What Is Zero-Day Vulnerability?
A vulnerability that is unknown to the software vendor and has no available patch. The term "zero-day" refers to the fact that developers have had zero days to fix the issue. Zero-day exploits are particularly dangerous because no defense exists until the vendor releases a patch.
In Laravel Applications
Zero-day vulnerabilities in Laravel core, PHP, or popular Composer packages can expose applications before patches are available. External monitoring helps detect exploitation attempts (unusual behavior, exposed data) even before a CVE is assigned.
Example
If a zero-day is discovered in a Laravel package, attackers may begin scanning for vulnerable applications within hours. Continuous monitoring can detect if your application is being probed.
Related Terms
Vulnerability
A weakness in a system that can be exploited by an attacker to perform unauthorized actions. Vulnerabilities can exist in code, configuration, infrastructure, or processes.
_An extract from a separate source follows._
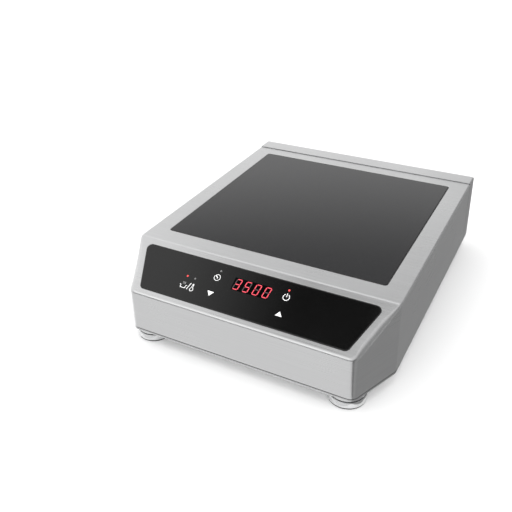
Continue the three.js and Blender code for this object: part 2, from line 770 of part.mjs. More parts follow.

They range in severity from informational to critical.
Exploit
A piece of code, technique, or sequence of actions that takes advantage of a vulnerability to produce unintended behavior. Exploits turn theoretical vulnerabilities into actual security breaches.
CVE (Common Vulnerabilities and Exposures)
A standardized identifier for publicly known security vulnerabilities. Each CVE entry includes a unique ID (e.g., CVE-2024-1234), a description, and severity rating. The CVE system is maintained by MITRE and used globally to track and reference vulnerabilities.